EXERCISE INSTRUCTIONS: Write out the whole of the material exactly.

# AVAILABLE DATA start

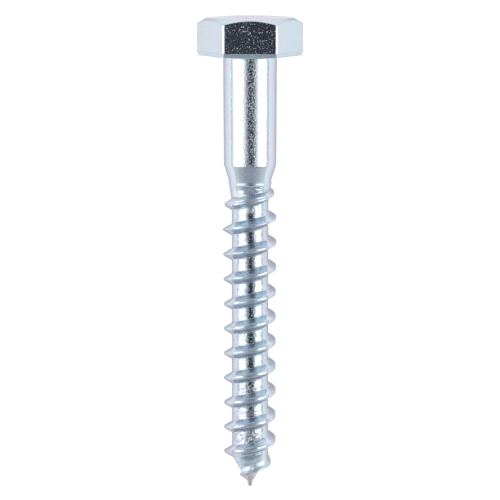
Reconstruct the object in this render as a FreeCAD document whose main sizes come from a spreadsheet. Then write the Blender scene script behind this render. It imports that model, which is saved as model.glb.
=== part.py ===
import FreeCAD, Part
import math
import os
import Sketcher

# Hex-head lag screw of 10 mm, 80 mm long under the head, turned and rolled from one piece of steel
# and bright zinc plated. Sizes are in millimetres and degrees.
#
# The body is drawn in the screw's own frame: the bearing face of the head is on z = 0, the shank
# runs towards +Z and the head is on the -Z side. It is then laid on the ground, as it comes to
# rest: on one flat of the head and on the crest of the thread near the point, with the head
# towards +Y and the ground on z = 0.

SIZES = (
    ("across_flats", 17.0, "width of the hexagon over two flats"),
    ("head_height", 6.9, "from the bearing face to the top"),
    ("corner_radius", 0.7, "rounding of the six upright edges of the head"),
    ("crown_diameter", 16.1, "flat circle left on top by the crown's chamfer"),
    ("crown_angle", 30.0, "slope of the crown's chamfer"),
    ("trim_height", 0.8, "band along the lower edge of the head, left by the trimming die"),
    ("trim_depth", 0.25, "how far that band draws in at the bearing face"),
    ("head_fillet", 0.45, "fillet between the bearing face and the shank"),
    ("shank_diameter", 9.8, "plain shank"),
    ("shank_length", 20.0, "from the bearing face to the neck"),
    ("neck_step", 0.6, "how far the small end of the neck's cone stands over the core"),
    ("neck_length", 3.0, "length of the neck's cone"),
    ("collar_step", 0.705, "how far the low collar that rolling leaves stands over the core"),
    ("collar_width", 0.8, "its width"),
    ("relief_length", 2.6, "cone from the collar down to the core"),
    ("relief_fillet", 4.0, "radius where that cone runs into the core"),
    ("core_diameter", 6.75, "core of the thread"),
    ("total_length", 80.6, "from the bearing face to the end of the nib"),
    ("point_angle", 62.0, "full angle of the point"),
    ("nib_diameter", 0.9, "nib at the end of the point, where it starts"),
    ("nib_end_diameter", 0.6, "nib at its blunt end"),
    ("nib_length", 1.2, "its length"),
    ("thread_diameter", 9.7, "over the crests"),
    ("pitch", 4.64, "from crest to crest"),
    ("flank_angle", 60.0, "between the two flanks"),
    ("crest_width", 0.15, "flat on the crest"),
    ("run_out_lead", 0.28, "from the start of the thread, inside the neck, to the collar"),
    ("run_out_turns", 1.25, "turns over which the crest rises to its full radius"),
    ("crest_sink", 0.12, "how deep the crest lies under the collar where it starts"),
    ("rib_overlap", 0.25, "how far the rib of the thread reaches into the core"),
    ("last_crest", 2.2, "from the last crest to the end of the nib"),
)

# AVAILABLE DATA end

SOLUTION TO THIS TASK:
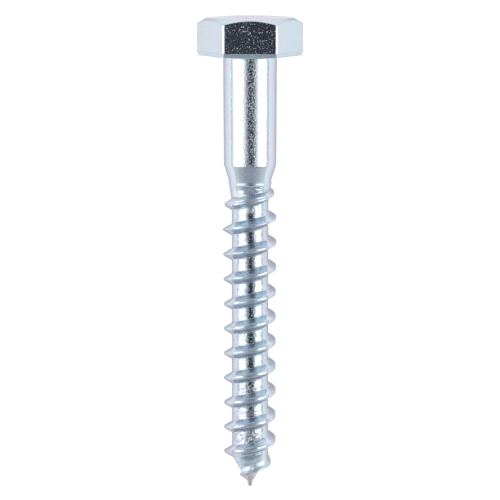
Reconstruct the object in this render as a FreeCAD document whose main sizes come from a spreadsheet. Then write the Blender scene script behind this render. It imports that model, which is saved as model.glb.
=== part.py ===
import FreeCAD, Part
import math
import os
import Sketcher

# Hex-head lag screw of 10 mm, 80 mm long under the head, turned and rolled from one piece of steel
# and bright zinc plated. Sizes are in millimetres and degrees.
#
# The body is drawn in the screw's own frame: the bearing face of the head is on z = 0, the shank
# runs towards +Z and the head is on the -Z side. It is then laid on the ground, as it comes to
# rest: on one flat of the head and on the crest of the thread near the point, with the head
# towards +Y and the ground on z = 0.

SIZES = (
    ("across_flats", 17.0, "width of the hexagon over two flats"),
    ("head_height", 6.9, "from the bearing face to the top"),
    ("corner_radius", 0.7, "rounding of the six upright edges of the head"),
    ("crown_diameter", 16.1, "flat circle left on top by the crown's chamfer"),
    ("crown_angle", 30.0, "slope of the crown's chamfer"),
    ("trim_height", 0.8, "band along the lower edge of the head, left by the trimming die"),
    ("trim_depth", 0.25, "how far that band draws in at the bearing face"),
    ("head_fillet", 0.45, "fillet between the bearing face and the shank"),
    ("shank_diameter", 9.8, "plain shank"),
    ("shank_length", 20.0, "from the bearing face to the neck"),
    ("neck_step", 0.6, "how far the small end of the neck's cone stands over the core"),
    ("neck_length", 3.0, "length of the neck's cone"),
    ("collar_step", 0.705, "how far the low collar that rolling leaves stands over the core"),
    ("collar_width", 0.8, "its width"),
    ("relief_length", 2.6, "cone from the collar down to the core"),
    ("relief_fillet", 4.0, "radius where that cone runs into the core"),
    ("core_diameter", 6.75, "core of the thread"),
    ("total_length", 80.6, "from the bearing face to the end of the nib"),
    ("point_angle", 62.0, "full angle of the point"),
    ("nib_diameter", 0.9, "nib at the end of the point, where it starts"),
    ("nib_end_diameter", 0.6, "nib at its blunt end"),
    ("nib_length", 1.2, "its length"),
    ("thread_diameter", 9.7, "over the crests"),
    ("pitch", 4.64, "from crest to crest"),
    ("flank_angle", 60.0, "between the two flanks"),
    ("crest_width", 0.15, "flat on the crest"),
    ("run_out_lead", 0.28, "from the start of the thread, inside the neck, to the collar"),
    ("run_out_turns", 1.25, "turns over which the crest rises to its full radius"),
    ("crest_sink", 0.12, "how deep the crest lies under the collar where it starts"),
    ("rib_overlap", 0.25, "how far the rib of the thread reaches into the core"),
    ("last_crest", 2.2, "from the last crest to the end of the nib"),
)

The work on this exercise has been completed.